Dataset rows:
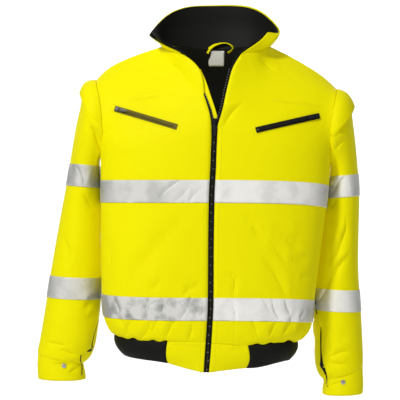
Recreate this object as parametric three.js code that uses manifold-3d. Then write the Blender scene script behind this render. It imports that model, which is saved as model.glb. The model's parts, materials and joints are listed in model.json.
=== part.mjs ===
import * as THREE from 'three';
import { mergeVertices } from 'three/addons/utils/BufferGeometryUtils.js';
import Module from 'manifold-3d';

// Hi-vis work jacket, worn shape with no wearer. Millimetres, Z up, the front faces -Y.
// Left and right are the left and right of somebody who looks at the front (-X and +X).
// The origin is the middle of the neck seam.

// Cloth and seams
const CLOTH = 2.5;
const LINING = 1.2;
const TAPE = 0.7;
const RIB = 3;
const SEAM = 0.36;
const LAID_ON = 0.5;

// Strips of a front, and of half the back, from the middle to the side, and those on the neck seam
const STRIPS = { front: 12, back: 14 };
const NECK = { front: 3, back: 5 };
const ARMHOLE_STEPS = 12;
const RING = 2 * ARMHOLE_STEPS;
const HEM_PANEL = 3;

// Fullness of the trunk section: the lower, the squarer. The chest above the underarm is rounder
const ACROSS = 0.95;
const DEEP = 0.6;
const DEEP_CHEST = 1.25;

const RELAX_TURNS = 10;
const RELAX_ABOVE = 3;

// Half of the gap between the fronts that the zip fills
const ZIP_HALF = 6.5;

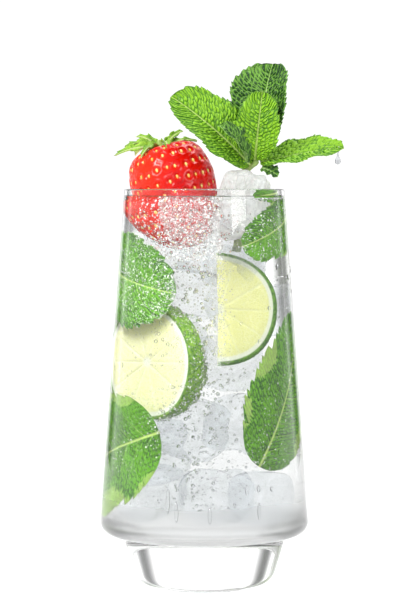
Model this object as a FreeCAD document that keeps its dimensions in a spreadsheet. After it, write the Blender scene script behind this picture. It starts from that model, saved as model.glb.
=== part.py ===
import FreeCAD
import Part
import Sketcher
import math
import os
from FreeCAD import Placement, Rotation, Vector

# A mojito in a stepped tumbler, in millimetres. The origin is the middle of the glass's flat
# base, +Z is up and -Y is the side a guest looks at. The glass and the drink are turned bodies,
# the ice cubes are filleted blocks, and the berry, its crown, the mint stalk and the mint leaves
# are free-form solids worked out by functions.

DOC = FreeCAD.newDocument("mojito")
SHEET = DOC.addObject("Spreadsheet::Sheet", "Sizes")

# ---------------------------------------------------------------- driving dimensions

GLASS = {
    "glass_height": 152.6,
    "rim_radius": 30.7,
    "rim_bore_radius": 29.2,
    "body_radius": 40.6,
    "bore_floor_radius": 38.1,
    "bore_floor_height": 23.4,
    "ledge_height": 19.9,
    "foot_top_radius": 31.9,
    "foot_base_radius": 25.9,
    "ledge_round": 4.8,
    "foot_round": 7.4,
    "rim_round": 0.6,
    "bore_floor_round": 4.5,
}
DRINK = {"drink_level": 149.1}

# The crown end and the tip of the berry are points on its own axis.
BERRY = {
    "berry_crown_x": -16.6,
    "berry_crown_y": 1.2,
    "berry_crown_z": 167.8,
    "berry_tip_x": -4.0,
    "berry_tip_y": -3.0,
    "berry_tip_z": 129.5,
    "berry_width": 31.8,
}
CROWN = {
    "sepal_count": 8,
    "sepal_length": 13.0,
    "sepal_half_width": 2.5,
    "sepal_thickness": 0.5,
    "sepal_rise": 6.0,
    "crown_disc_radius": 3.4,
    "crown_disc_height": 1.4,
}

# Each ice cube: three sides, rounding, middle, and three turns in degrees.
CUBES = {
    "ice_cube_main": dict(long=20.0, wide=16.0, tall=25.5, round=6.5, x=15.2, y=-5.4, z=147.4,
                          yaw=-4.0, pitch=7.0, roll=-4.0),
    "ice_cube_back": dict(long=9.0, wide=10.0, tall=19.0, round=3.6, x=19.8, y=11.2, z=145.0,
                          yaw=-28.0, pitch=-5.0, roll=4.0),
    "ice_cube_front": dict(long=17.0, wide=7.0, tall=24.0, round=3.2, x=-6.2, y=-22.9, z=141.7,
                           yaw=-15.0, pitch=-3.0, roll=-2.0),
}

# The stalk is a square rod bent from its foot behind the ice to its head, where the leaves part.
STALK = {
    "stalk_foot_x": 8.5,
    "stalk_foot_y": 8.6,
    "stalk_foot_z": 128.0,
    "stalk_bend_x": 12.6,
    "stalk_bend_y": 7.4,
    "stalk_bend_z": 154.0,
    "stalk_head_x": 19.6,
    "stalk_head_y": -5.0,
    "stalk_head_z": 163.4,
    "stalk_side": 2.2,
}

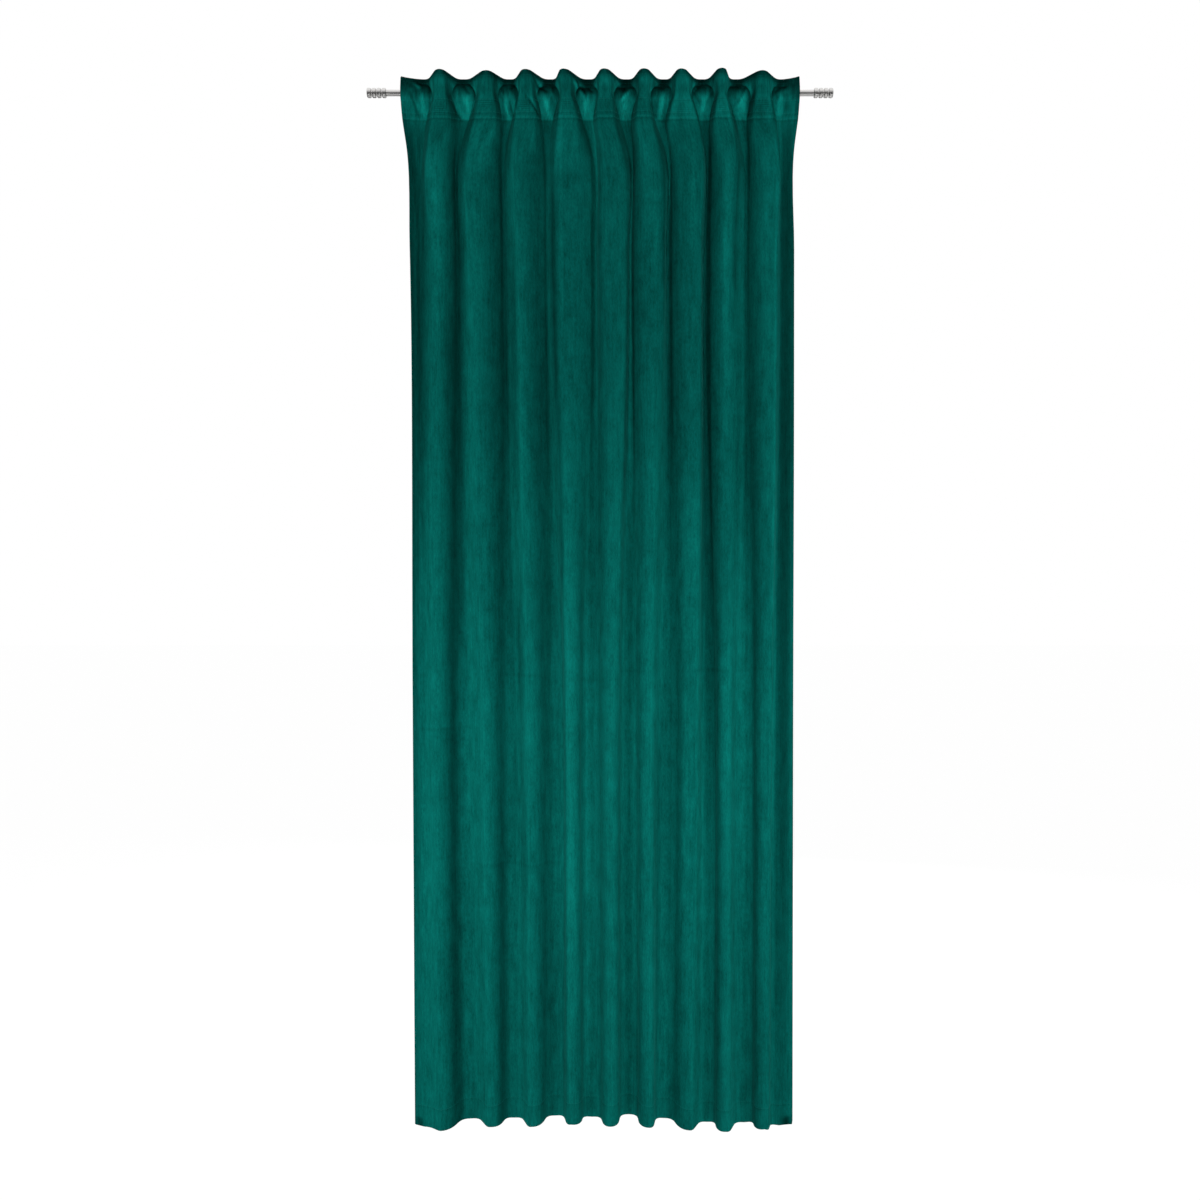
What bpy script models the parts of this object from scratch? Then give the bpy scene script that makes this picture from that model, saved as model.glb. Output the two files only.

- [STATED GOAL]:
Copy out the data shown above without altering anything.

- [SOLUTION FOR THIS PROBLEM]:
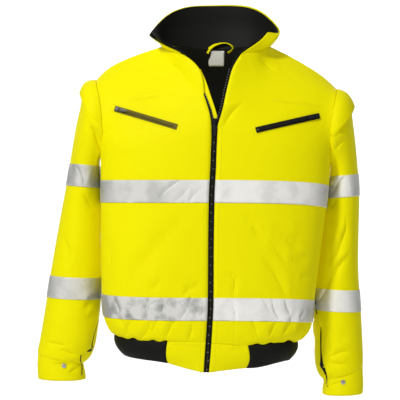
Recreate this object as parametric three.js code that uses manifold-3d. Then write the Blender scene script behind this render. It imports that model, which is saved as model.glb. The model's parts, materials and joints are listed in model.json.
=== part.mjs ===
import * as THREE from 'three';
import { mergeVertices } from 'three/addons/utils/BufferGeometryUtils.js';
import Module from 'manifold-3d';

// Hi-vis work jacket, worn shape with no wearer. Millimetres, Z up, the front faces -Y.
// Left and right are the left and right of somebody who looks at the front (-X and +X).
// The origin is the middle of the neck seam.

// Cloth and seams
const CLOTH = 2.5;
const LINING = 1.2;
const TAPE = 0.7;
const RIB = 3;
const SEAM = 0.36;
const LAID_ON = 0.5;

// Strips of a front, and of half the back, from the middle to the side, and those on the neck seam
const STRIPS = { front: 12, back: 14 };
const NECK = { front: 3, back: 5 };
const ARMHOLE_STEPS = 12;
const RING = 2 * ARMHOLE_STEPS;
const HEM_PANEL = 3;

// Fullness of the trunk section: the lower, the squarer. The chest above the underarm is rounder
const ACROSS = 0.95;
const DEEP = 0.6;
const DEEP_CHEST = 1.25;

const RELAX_TURNS = 10;
const RELAX_ABOVE = 3;

// Half of the gap between the fronts that the zip fills
const ZIP_HALF = 6.5;

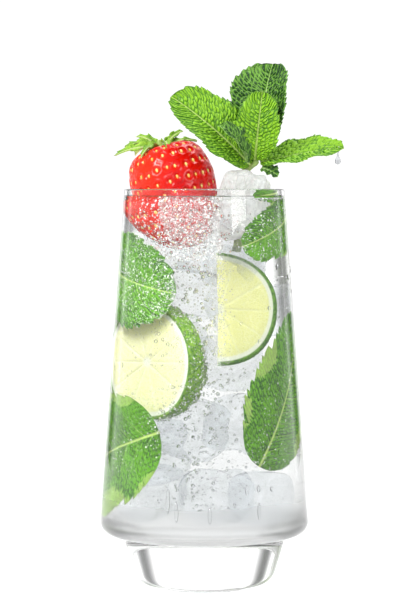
Model this object as a FreeCAD document that keeps its dimensions in a spreadsheet. After it, write the Blender scene script behind this picture. It starts from that model, saved as model.glb.
=== part.py ===
import FreeCAD
import Part
import Sketcher
import math
import os
from FreeCAD import Placement, Rotation, Vector

# A mojito in a stepped tumbler, in millimetres. The origin is the middle of the glass's flat
# base, +Z is up and -Y is the side a guest looks at. The glass and the drink are turned bodies,
# the ice cubes are filleted blocks, and the berry, its crown, the mint stalk and the mint leaves
# are free-form solids worked out by functions.

DOC = FreeCAD.newDocument("mojito")
SHEET = DOC.addObject("Spreadsheet::Sheet", "Sizes")

# ---------------------------------------------------------------- driving dimensions

GLASS = {
    "glass_height": 152.6,
    "rim_radius": 30.7,
    "rim_bore_radius": 29.2,
    "body_radius": 40.6,
    "bore_floor_radius": 38.1,
    "bore_floor_height": 23.4,
    "ledge_height": 19.9,
    "foot_top_radius": 31.9,
    "foot_base_radius": 25.9,
    "ledge_round": 4.8,
    "foot_round": 7.4,
    "rim_round": 0.6,
    "bore_floor_round": 4.5,
}
DRINK = {"drink_level": 149.1}

# The crown end and the tip of the berry are points on its own axis.
BERRY = {
    "berry_crown_x": -16.6,
    "berry_crown_y": 1.2,
    "berry_crown_z": 167.8,
    "berry_tip_x": -4.0,
    "berry_tip_y": -3.0,
    "berry_tip_z": 129.5,
    "berry_width": 31.8,
}
CROWN = {
    "sepal_count": 8,
    "sepal_length": 13.0,
    "sepal_half_width": 2.5,
    "sepal_thickness": 0.5,
    "sepal_rise": 6.0,
    "crown_disc_radius": 3.4,
    "crown_disc_height": 1.4,
}

# Each ice cube: three sides, rounding, middle, and three turns in degrees.
CUBES = {
    "ice_cube_main": dict(long=20.0, wide=16.0, tall=25.5, round=6.5, x=15.2, y=-5.4, z=147.4,
                          yaw=-4.0, pitch=7.0, roll=-4.0),
    "ice_cube_back": dict(long=9.0, wide=10.0, tall=19.0, round=3.6, x=19.8, y=11.2, z=145.0,
                          yaw=-28.0, pitch=-5.0, roll=4.0),
    "ice_cube_front": dict(long=17.0, wide=7.0, tall=24.0, round=3.2, x=-6.2, y=-22.9, z=141.7,
                           yaw=-15.0, pitch=-3.0, roll=-2.0),
}

# The stalk is a square rod bent from its foot behind the ice to its head, where the leaves part.
STALK = {
    "stalk_foot_x": 8.5,
    "stalk_foot_y": 8.6,
    "stalk_foot_z": 128.0,
    "stalk_bend_x": 12.6,
    "stalk_bend_y": 7.4,
    "stalk_bend_z": 154.0,
    "stalk_head_x": 19.6,
    "stalk_head_y": -5.0,
    "stalk_head_z": 163.4,
    "stalk_side": 2.2,
}

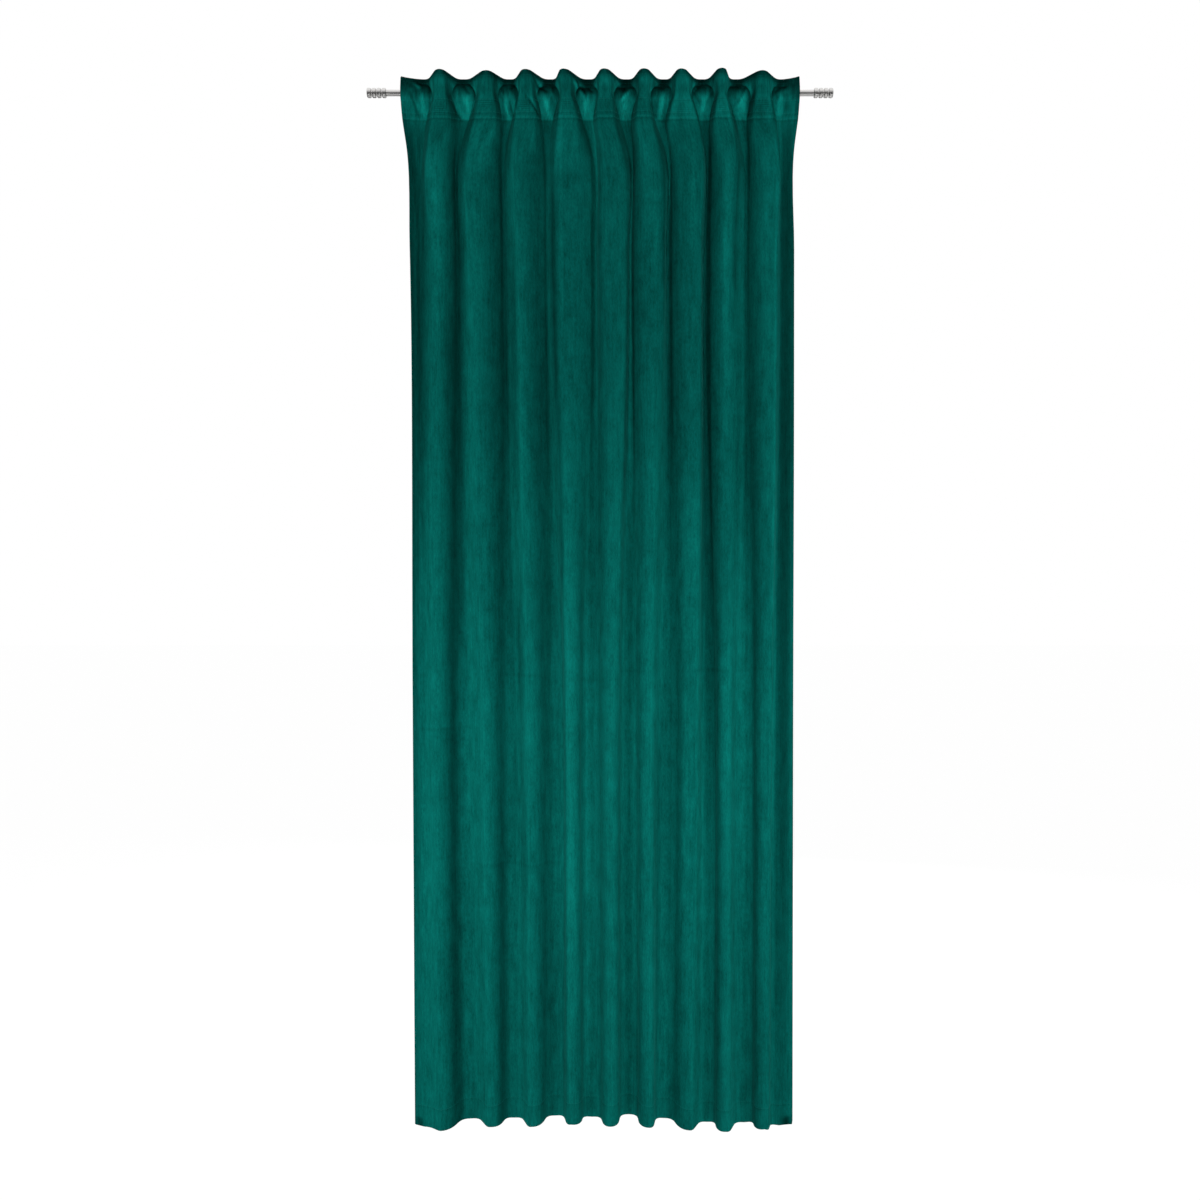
What bpy script models the parts of this object from scratch? Then give the bpy scene script that makes this picture from that model, saved as model.glb. Output the two files only.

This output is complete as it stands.